Holbrook."
"I will do so."
CHAPTER XXX.
STRICKEN DOWN.
A hansom carried Gilbert Fenton to the Temple, without loss of time.
There was a fierce hurry in his breast, a heat and fever which he had
scarcely felt since the beginning of his troubles; for his lurking
suspicion of his friend had gathered shape and strength all at once, and
possessed his mind now to the exclusion of every other thought.

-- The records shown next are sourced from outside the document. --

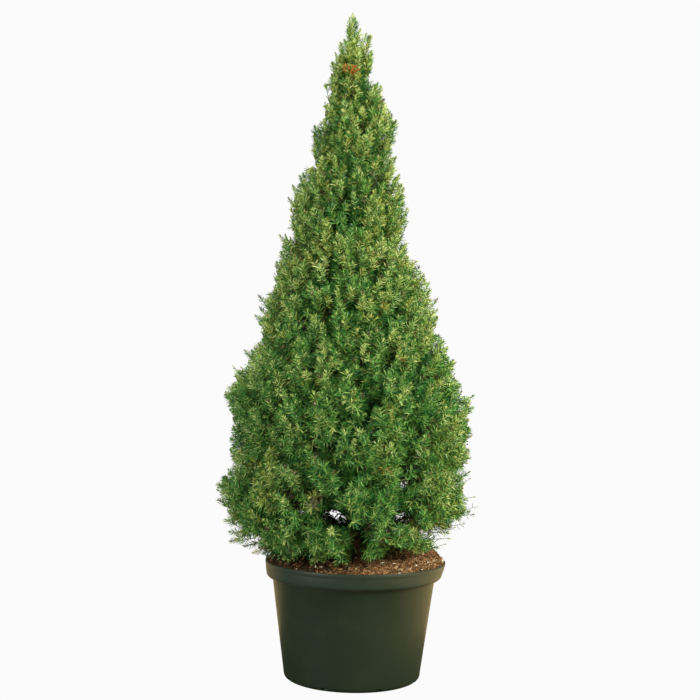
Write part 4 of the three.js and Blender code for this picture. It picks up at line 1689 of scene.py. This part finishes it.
def make_needles():
    layer = shoots["layer"]
    batches = [needles_on(np.flatnonzero(layer == k), count) for k, count in enumerate(NEEDLES)]
    widths = np.repeat(NEEDLE_WIDTHS, [len(batch[0]) for batch in batches])
    feet, directions, lengths, colors = (np.concatenate(values) for values in zip(*batches))
    tips = feet + directions * lengths[:, None]
    keep = np.ones(len(feet), bool)
    crossing = random.uniform(size=len(feet)) < CROSSING_SHARE
    for place in OPENINGS:
        inside = inside_place(tips, place, -0.002) | inside_place(feet, place, -0.002)
        keep &= crossing | ~inside
    for place in NOTCHES:
        keep &= ~inside_place(tips, place)
    kept = [values[keep] for values in (feet, directions, lengths, widths, colors)]
    feet, directions, lengths, widths, colors = kept
    order = np.argsort(feet[:, 2])
    materials = [plain(name, color, 0.42, 0.40) for name, color in NEEDLE_COLORS.items()]
    faces = len(NEEDLE_FACES)
    pieces = math.ceil(faces * len(order) / PIECE_LIMIT)
    for k, part in enumerate(np.array_split(order, pieces)):
        here = (values[part] for values in (feet, directions, lengths, widths))
        points, triangles = needle_arrays(*here)
        slots = np.repeat(colors[part], faces)
        piece = triangle_object(f"needles_{k + 1}", points, triangles, materials, slots)
        replaced = mass_names if k == 0 else ()
        finish_piece(piece, replaced)


shoot_slots = shoot_colors()
make_needles()


# ---- Buds ----

BUD_SHARE = 0.85  # of the outer shoots


def make_buds():
    """A small scaly bud at the end of each outer shoot."""
    pick = np.flatnonzero((shoots["layer"] == 0) | (shoots["layer"] >= SPIRE))
    pick = pick[random.uniform(size=len(pick)) < BUD_SHARE]
    tips = shoots["tips"][pick]
    along = unit(shoot_paths[pick, -1] - shoot_paths[pick, -2])
    first, second = square_to(along)
    turns = np.stack([first, second, along], -1)
    width = random.uniform(0.0009, 0.0014, len(pick))
    sizes = np.stack([width, width, 1.9 * width], -1)
    points, triangles = octahedra(tips + 0.0006 * along, sizes, turns)
    colors = [
        plain("bud_pale", linear(190, 190, 130), 0.7, 0.3),
        plain("bud_tan", linear(150, 126, 82), 0.7, 0.3),
        plain("bud_dark", linear(76, 60, 44), 0.7, 0.3),
    ]
    slots = random.choice(3, len(pick), p=[0.55, 0.25, 0.2])
    slots = np.repeat(slots, len(CRUMB_FACES))
    buds = triangle_object("buds", points, triangles, colors, slots)
    finish_piece(buds)


make_buds()
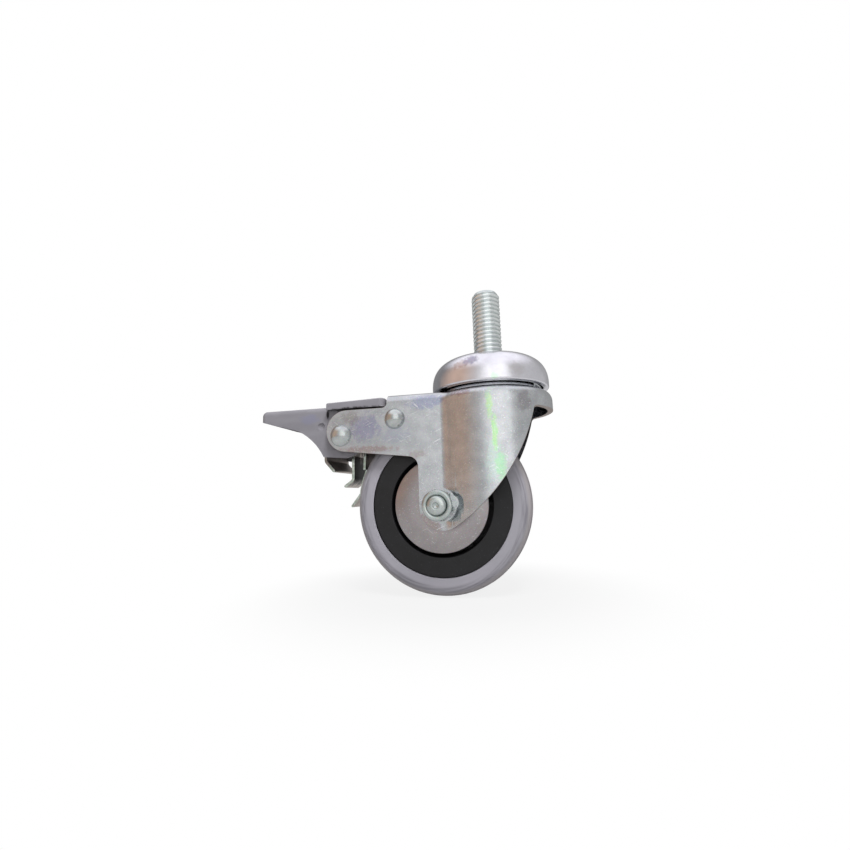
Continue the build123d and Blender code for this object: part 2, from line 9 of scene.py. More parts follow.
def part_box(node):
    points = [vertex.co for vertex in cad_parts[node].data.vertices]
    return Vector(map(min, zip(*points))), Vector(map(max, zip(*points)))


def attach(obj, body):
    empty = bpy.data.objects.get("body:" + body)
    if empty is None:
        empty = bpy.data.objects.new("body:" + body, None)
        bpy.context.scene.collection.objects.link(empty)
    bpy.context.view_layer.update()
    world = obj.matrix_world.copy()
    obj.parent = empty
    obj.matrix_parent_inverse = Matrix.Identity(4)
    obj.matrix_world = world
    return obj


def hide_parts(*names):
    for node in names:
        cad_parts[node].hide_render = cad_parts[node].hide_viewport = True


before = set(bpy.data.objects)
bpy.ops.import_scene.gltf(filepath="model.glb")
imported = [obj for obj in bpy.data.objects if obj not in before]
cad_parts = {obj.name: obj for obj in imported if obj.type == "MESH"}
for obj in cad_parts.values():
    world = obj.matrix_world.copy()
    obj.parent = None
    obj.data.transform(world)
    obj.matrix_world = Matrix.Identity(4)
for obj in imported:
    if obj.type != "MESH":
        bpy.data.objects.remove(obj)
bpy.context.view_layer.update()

# A swivel castor on a threaded stem. Shapes are in millimetres in the model's own frame: the origin is the
# middle of the swivel cap's top, +Z runs up the stem, the wheel trails at -X and the axle lies along Y.

MM = 0.001
TAU = 2 * np.pi


def extent(node):
    """Lowest and highest corner of a CAD node, in millimetres."""
    low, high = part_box(node)
    return np.array(low) / MM, np.array(high) / MM


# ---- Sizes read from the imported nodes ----

tyre_low, tyre_high = extent("tyre")
axle_x, _, axle_z = (tyre_low + tyre_high) / 2
wheel_radius = tyre_high[0] - axle_x
seat_radius = extent("wheel_core")[1][0] - axle_x
cover_radius = extent("left_cover")[1][0] - axle_x
cheek_inside = extent("left_cover")[1][1]
cheek_outside = extent("pedal")[1][1]  # the pedal's platform is as wide as the fork
pivot_x, _, pivot_z = sum(extent("pivot_rivet")) / 2
shoe_x, _, shoe_z = sum(extent("shoe_rivets")) / 2


# ---- Shapes ----

def rounded(corners, radius, steps):
    """A closed section with its corners eased: corner C becomes (1-t)^2 P + 2t(1-t) C + t^2 Q, with t from
    0 to 1, where P and Q lie on the two edges at C, one radius from it and at most 0.45 of the edge."""
    corners = np.array(corners, float)
    radius = np.broadcast_to(radius, len(corners)).astype(float)
    to_before = np.roll(corners, 1, axis=0) - corners
    to_after = np.roll(corners, -1, axis=0) - corners

    def cut(edge):
        length = np.linalg.norm(edge, axis=1)
        return corners + edge * (np.minimum(radius, 0.45 * length) / length)[:, None]

    t = np.linspace(0, 1, steps + 1)[None, :, None]
    curve = (1 - t) ** 2 * cut(to_before)[:, None]
    curve = curve + 2 * t * (1 - t) * corners[:, None] + t ** 2 * cut(to_after)[:, None]
    return curve.reshape(-1, 2)


def turned(section, sides):
    """A section of (radius, height) points turned about Z: (r cos a, r sin a, h), with a from 0 to 2 pi."""
    angle = np.linspace(0, TAU, sides, endpoint=False)
    radius, height = np.array(section, float).T
    return np.stack([
        radius[:, None] * np.cos(angle),
        radius[:, None] * np.sin(angle),
        height[:, None] + 0 * angle,
    ], axis=-1)


def along_y(grid, x, z):
    """A shape turned about Z laid over, so that its axis runs along Y through (x, z): (x+X, Z, z-Y)."""
    return np.stack([x + grid[..., 0], grid[..., 2], z - grid[..., 1]], axis=-1)


def flats(grid, across, turn):
    """A turned shape cut to a hexagon: each radius r at angle a becomes the smaller of r and
    (across / 2) / cos(((a - turn) mod 60) - 30 degrees)."""
    radius = np.hypot(grid[..., 0], grid[..., 1])
    angle = np.arctan2(grid[..., 1], grid[..., 0])
    side = np.mod(angle - radians(turn), TAU / 6) - TAU / 12
    limit = across / 2 / np.cos(side)
    scale = np.where(radius > limit, limit / np.maximum(radius, 1e-9), 1.0)
    return np.stack([grid[..., 0] * scale, grid[..., 1] * scale, grid[..., 2]], axis=-1)


def skin(grid):
    """Corners and four-sided faces of a grid of points that closes on itself across, and also along
    unless its first row is a single point, as at a pole."""
    rows, columns = grid.shape[:2]
    index = np.arange(rows * columns).reshape(rows, columns)
    pole = np.ptp(grid[0], axis=0).max() < 1e-6
    here = index[:-1] if pole else index
    ahead = index[1:] if pole else np.roll(index, -1, axis=0)
    faces = np.stack([here, np.roll(here, -1, axis=1), np.roll(ahead, -1, axis=1), ahead], axis=-1)
    return grid.reshape(-1, 3), faces.reshape(-1, 4)


def shade(mesh, crease):
    """Smooth shading that breaks at edges sharper than the crease angle, in degrees."""
    mesh.polygons.foreach_set("use_smooth", np.ones(len(mesh.polygons), bool))
    mesh.set_sharp_from_angle(angle=radians(crease))


def finished(name, mesh, body, materials, nodes):
    """Puts a mesh into the scene as a piece that rides on a body and stands for its CAD nodes."""
    for material in materials:
        mesh.materials.append(material)
    piece = bpy.data.objects.new(name, mesh)
    bpy.context.scene.collection.objects.link(piece)
    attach(piece, body)
    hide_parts(*nodes)
    return piece


def built(name, body, material, grids, nodes, crease=40):
    """A piece made of one or more closed grids of points, in millimetres, with its poles closed."""
    corners, faces, count = [], [], 0
    for grid in grids:
        points, quads = skin(grid)
        corners.append(points)
        faces.append(quads + count)
        count += len(points)
    mesh = bpy.data.meshes.new(name)
    mesh.from_pydata(np.concatenate(corners) * MM, [], np.concatenate(faces).tolist())
    shell = bmesh.new()
    shell.from_mesh(mesh)
    bmesh.ops.remove_doubles(shell, verts=shell.verts, dist=1e-7)
    bmesh.ops.recalc_face_normals(shell, faces=shell.faces)
    shell.to_mesh(mesh)
    shell.free()
    shade(mesh, crease)
    return finished(name, mesh, body, [material], nodes)


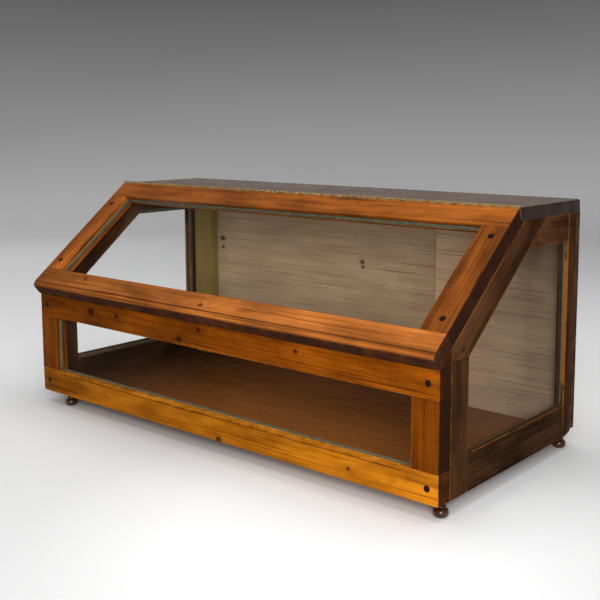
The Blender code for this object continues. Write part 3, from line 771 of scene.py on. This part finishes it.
def chamfer_rub(place):
    """Paler worn colour on the chamfer between its two stops: bare wood, and a painted highlight
    for the light the up-facing chamfer catches.
    """
    inwards, drop = place.y - FRONT, FRONT_RAIL_TOP - place.z
    off_plane = abs(inwards / CHAMFER_DEEP + drop / CHAMFER_HIGH - 1)
    near = inwards < CHAMFER_DEEP * 1.05 and off_plane < 0.12
    return 0.6 if near and from_ends(place) > CHAMFER_STOP else 0.0


def chamfer_soil(place):
    """A dark line along the chamfer's lower arris."""
    off_line = abs(FRONT_RAIL_TOP - place.z - CHAMFER_HIGH - 0.4 * MM)
    line = 0.9 * faded(off_line, 0.45 * MM, 1.1 * MM)
    seen = from_ends(place) > CHAMFER_STOP and place.y - FRONT < 0.5 * MM
    return max(line if seen else 0.0, end_soil(place))


def opening_rub(edge):
    """Bare wood along a back stile's edge at the pane, between two heights."""

    def rub(place):
        from_stops = min(place.z - RUBBED_FROM, RUBBED_TO - place.z)
        near = faded(place.y - edge, 3.5 * MM, 5.5 * MM)
        return near * (1 - faded(from_stops, 0, 8 * MM))

    return rub


def make_front():
    shape = {"slot": "front_pine", "pitch": 4}
    knots = [(on_front(166, 184), 7.0), (on_front(243, 185), 3.4), (on_front(418, 167), 4.5),
             (on_front(468, 191), 3.6), (on_front(693, 188), 3.2)]
    nicks = [(on_front(628, 205), 5 * MM, 2.5 * MM), (on_front(330, 205), 4 * MM, 1.5 * MM)]
    # The top rail's darkness against the bottom rail is partly painted shade under the lid's nose;
    # it is also painted darker towards its left end, as painted shade for a light from the right.
    member("front_top_rail", ALONG_FRONT, palette="front", pith=(0, -0.004, -0.045), ring=3.4,
           tint=1.15, knots=knots, seed=1.0, soil=with_painted_falloff(end_soil, 0.42, *ENDS), nicks=nicks,
           **shape)
    knots = [(on_front(800, 20), 2.4), (on_front(515, 4), 5.0)]
    nicks = [(on_front(181, 0), 7 * MM, 3 * MM), (on_front(0, 0), 8 * MM, 1.5 * MM)]
    # The bottom rail: brighter palette and tint partly painted light, darker towards its left end
    # as painted shade, and a painted highlight on its chamfer.
    member("front_bottom_rail", ALONG_FRONT, palette="front_low_lit", pith=(0, 0.01, -0.04),
           ring=3.0, tint=1.3, knots=knots, seed=2.0, radius=1.8, nicks=nicks, rub=chamfer_rub,
           soil=with_painted_falloff(chamfer_soil, 0.44, *ENDS), cuts=((1, -5.2), (1, -6.9), (1, -7.8)),
           **shape)
    chips = [((RIGHT, FRONT, BOTTOM + up * MM), 4 * MM, 1.6 * MM) for up in (66, 97, 113)]
    for side, seed, tint, nicks in (("left", 3.0, 0.78, ()), ("right", 4.0, 0.62, chips)):
        member(f"front_{side}_stile", UPRIGHT_FRONT, palette="front", pith=(0, 0.01, -0.05),
               ring=2.6, tint=tint, seed=seed, nicks=nicks, dirty_ends=1.2, soil=end_soil,
               **shape)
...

He ran quickly up the stairs. The outer and inner doors of John Saltram's
chambers were both ajar. Gilbert pushed them open and went in. The
familiar sitting-room looked just a little more dreary than usual. The
litter of books and papers, ink-stand and portfolio, was transferred to
one of the side-tables, and in its place, on the table where his friend
had been accustomed to write, Gilbert saw a cluster of medicine-bottles,
a jug of toast-and-water, and a tray with a basin of lukewarm
greasy-looking beef-tea.
The door between the two rooms stood half open, and from the bedchamber
within Gilbert heard the heavy painful breathing of a sleeper. He went to
the door and looked into the room. John Saltram was lying asleep, in an
uneasy attitude, with both arms thrown over his head. His face had a
haggard look that was made all the more ghastly by two vivid crimson
spots upon his sunken cheeks; there were dark purple rings round his
eyes, and his beard was of more than a week's growth.